As we asked Senator Michael Barrett’s staff, when we were sent his version of the then bill for comments last January, who will determine when it is appropriate to allow an individual’s guardian or family to participate in their ward’s person-centered planning and self-determination program? We noted that the vague language in the bill could leave incapacitated individuals even more vulnerable to financial exploitation by persons other than their guardians or family members who seek to make decisions about their care or financial affairs.
We recommended that a statement be added in the bill making it explicit that in a case in which an individual has a legal guardian, the guardian would be considered the participant in the self-determination program. While Barrett’s office did produce a thoughtful redraft of the very flawed original version of the bill, our suggested language ensuring participation of guardians was not inserted.
The law does potentially give the guardian a consulting role in the development of his or her ward’s individual budget, but that role appears to be an indirect one that is based on a reference to the individual’s care plan or Individual Support Plan (ISP). In contrast is the much more central decision-making role that is given to the developmentally disabled individual himself or herself.
So, the upshot seems to be that while the law gives a central decision-making role to the disabled individual and possibly his or her financial management service, the individual’s guardian will have direct input only in cases in which someone, who is not specified, determines it is appropriate for the guardian to be involved. Otherwise, the guardian has, at most, a consulting role to DDS. This is very troubling to us.
Also, we had suggested that a statement be added to the definition of “self-determination” that participants and their guardians would be given an explicit choice among all available options for care, including state-operated facilities and group homes, provider-operated homes, shared living arrangements, and home-based care. That statement was never added either.
As we have pointed out in a number of posts, both state and federal law provide that developmentally disabled persons seeking services are entitled to a choice of all available types of care, including state-run and institutional care. But DDS routinely denies this choice to applicants for services, and presents provider-operated residential care as their only option.
Another serious problem with the Real Lives law is that the final compromise removed language from Barrett’s version which would have helped ensure that an advisory board created under the legislation is not dominated by corporate providers. We are glad to see, though, that an unwarranted “contingency fund” for the providers was taken out of the bill.
In the final analysis, we think clients, their guardians, and families should have choice over the services they receive, but they should not have to manage state-funded budgets to pay for them. State and local governments fund public school systems in the state, for instance. People have the choice of traditional public or charter schools, but families are not provided with pots of state and local funds from which they then pay the schools via private financial managers.

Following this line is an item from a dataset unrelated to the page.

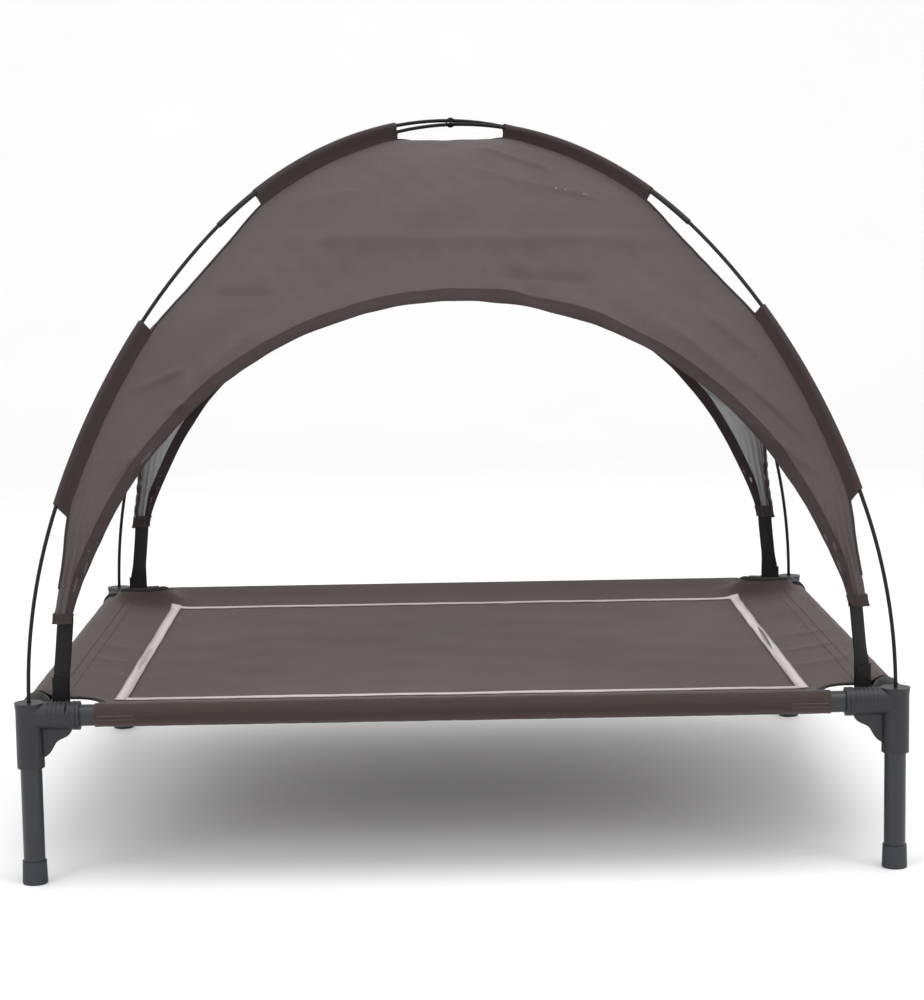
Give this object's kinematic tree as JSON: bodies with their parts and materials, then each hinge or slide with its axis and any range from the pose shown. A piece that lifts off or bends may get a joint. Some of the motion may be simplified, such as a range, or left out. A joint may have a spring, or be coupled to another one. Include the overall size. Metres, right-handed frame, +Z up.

Service choice is already available to developmentally disabled persons through the ISP process, but it is less robust than it could be. As noted, there is no real opportunity provided to most developmentally disabled people under the current system or under the Real Lives legislation to choose the state-run care option. At the very least, the Real Lives law should be amended to correct that situation and to make the guardian’s role explicit in person-centered planning.
We hope these changes are made to the new law in the next legislative session.